1. soak the quinoa 15 minutes in cold water
2. rinse thoroughly, pour off most of the water and drain through a large fine mesh strainer
3. place in 2 qt pot with the water, salt and oil
4. bring to a boil
5. turn the heat down to very low, cover and cook for 15 minutes
6. remove from heat and allow to sit five minutes with lid on
7. fluff gently with a fork and set aside to cool.
8. steam the carrots and green veg for 5 minutes, rinse in cold water
9. chop the tomatoes, herb and cucumber
10. blend dressing ingredients with a whisk or shake in a jar
11. gently combine veggies, walnuts, quinoa and dressing in a large bowl
12. cover and chill

{next time i plan to use cilantro, black beans, tomatoes, and mexican seasonings... yummmm!}

Wednesday, November 18, 2009

Thursday at Shawnee's

Bean Burritos with (Spring) Greens

My computer ate my picture of this.

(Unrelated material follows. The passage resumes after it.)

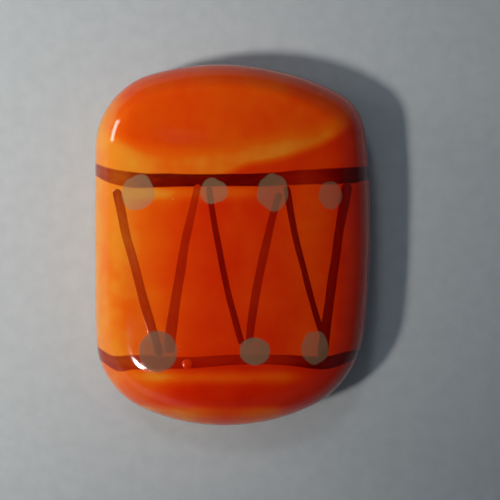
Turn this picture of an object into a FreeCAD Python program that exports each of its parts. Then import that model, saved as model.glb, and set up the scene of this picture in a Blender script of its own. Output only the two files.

I'm very disappointed because it looked so pretty with all the colors. Oh well, use your imagination and when I make it again I'll post a picture! This was a new recipe from earlier in the summer. I loved it because it was a yummy way to sneak those leafy greens in.

Ingredients:
1 green/spring garlic (or use what garlic is in season)
1 baby walla walla onion (or use your favorite onion)
1 bunch cooking greens (spinach, kale, chard, etc.)
2 TBSP olive oil
salt to taste
1 can refried beans (I used refried black beans)
4 warm tortillas
Shredded cheese (as much as you want)
Toppings: salsa, avocado, limes, sour cream, etc.

Instructions:
Finely chop onion and garlic. Saute onion, garlic, and greens in olive oil for about 5 minutes. (I find it best if you saute the onion and garlic together first, then add the greens.) Salt to taste. Layer greens mixture with warmed beans, cheese and other toppings of your choice on tortillas. Roll up tortilla and serve.